Samba-reggae e duas heroínas

A cada subida e descida do velho jato da Aeroflot eu tinha certeza de que o avião explodiria no ar e eu me despediria deste mundo ainda muito jovem. Ele lançava estranho vapor e deixava uma espécie de neblina pairada dentro da aeronave. Comemos e dormimos por 25 horas, feito frangos de granja, na longa viagem de Moscou para Quito, onde eu morava. Depois de termos parado em Dublin, Irlanda, ouvimos o comandante avisar que estávamos descendo em Kingston.

Amanhecia quando enxergarmos a pequena ilha do Caribe cada vez mais próxima e o jamaicano calado, meu companheiro de viagem, não se conteve: “Beautiful, beautiful’’. Menciono o fato a fim de estabelecer o primeiro ponto de contato entre Jamaica e Brasil: a beleza.

Se falarmos das diferenças, no futebol masculino ela é estratosférica. No feminino, é menor, mas, mesmo não tendo ganho títulos expressivos, o Brasil se destaca em muitos itens, enquanto a Jamaica participa da Copa do Mundo pela primeira vez. Somos um país imenso perto da ilha caribenha. E na estreia da copa neste domingo, ganhamos com facilidade e nem precisamos recorrer à Marta, nossa melhor do mundo seis vezes.

As semelhanças também são visíveis. As caribenhas chegaram bailando. Reggae, of course; as brasileiras – buscando afirmação – vieram com samba, é claro. “Qual é? /futebol não é pra mulher?” (Jogadeira, de Cacau Fernandez e Gabriel Kivitz). Lá como cá, somos terceiro mundo (apesar de o politicamente correto nos ensinar que “somos países em desenvolvimento’’ – então tá).

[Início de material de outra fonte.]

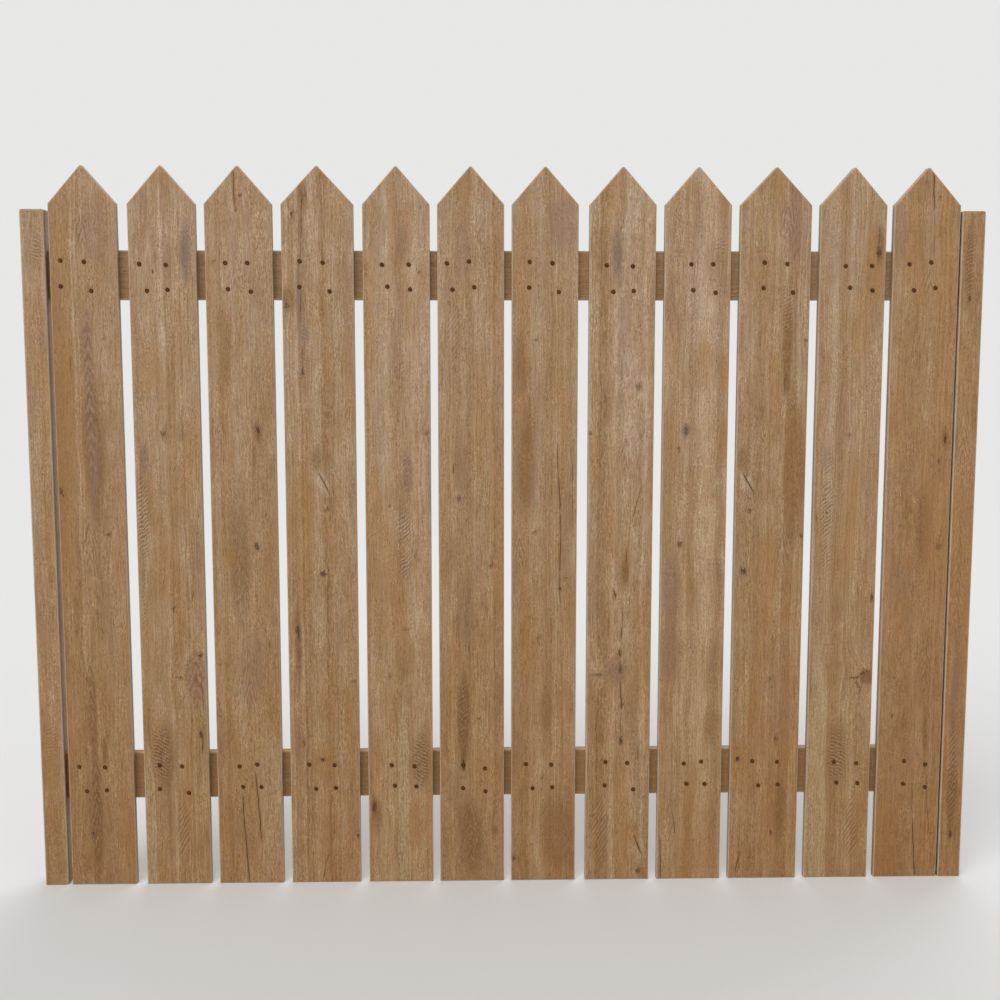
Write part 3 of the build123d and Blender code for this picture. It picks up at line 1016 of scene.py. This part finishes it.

E, no aprazível Caribe, há violência e morte tanto quanto (proporcionalmente) no antigo cordial Brasil tropical, azul de anil. Que o diga Khadija Shaw que teve três irmãos e um sobrinho mortos como resultado da violência na Jamaica.

Com Cristiane, a artilheira do Brasil, a violência foi o preconceito. Teve de engolir ofensas e lutar muito para se estabelecer e, de família simples, foi o futebol que lhe proporcionou comprar uma casa para a mãe e o próprio apartamento. Também batalhou contra o preconceito da ausência de mulheres técnicas, passou por processo depressivo, se afastou do seleção, mas voltou coberta de gloria. São duas heroínas destes violentos e lindos países.

Brasil e Jamaica consolidaram o que Assis Valente sonhou com Brasil e Estados Unidos quando o compositor propôs a comunhão de chiclete com banana, em Brasil Pandeiro. A América tão autossuficiente até assimilou a batida da bossa nova, mas está se lixando com a comunhão com Brasil, ao contrário da Jamaica. Ela tem o reggae; Brasil, uma dezena de ritmos representado no samba.

No campo, domingo, o reggae de Bob Marley foi evocado porque Cedella, a filha do ícone que teve a sensibilidade de patrocinar a ida da Jamaica à copa. Do lado do Brasil, o Cristiane evocou o samba, marcou três vezes e, feliz, pediu música no Fantástico.

O jogo foi sério, valeu três pontos, pode ajudar o Brasil a se classificar, mas o espírito do que se viu em Grenoble foi de comunhão entre dois países que se impõem na Europa rica. Tiramos nossas forças do improvável e precisamos de muito mais para sobreviver, mas um samba-reggae de Marley com Gil pode alimentar nossa alma. Afinal, não só de pão vive o homem como supõem a velha Europa e a nova América.

Às vezes, basta a comunhão de corpos de Gil misturando a ginga de samba no reggae Vamos Fugir. “Guaporé, Guaporé/ Qualquer outro lugar ao sol/ Outro lugar ao sul/ Céu azul, céu azul/ Onde haja só meu corpo nu/ Junto ao seu corpo nu”. Ou a comunhão de ideias proposta por Marley em Thank You Lord. “Diga, eu não estou em nenhuma competição/ Mas eu já tomei minha decisão/ Você pode manter a sua opinião/ Só estou chamando os homens sábios para a comunhão”.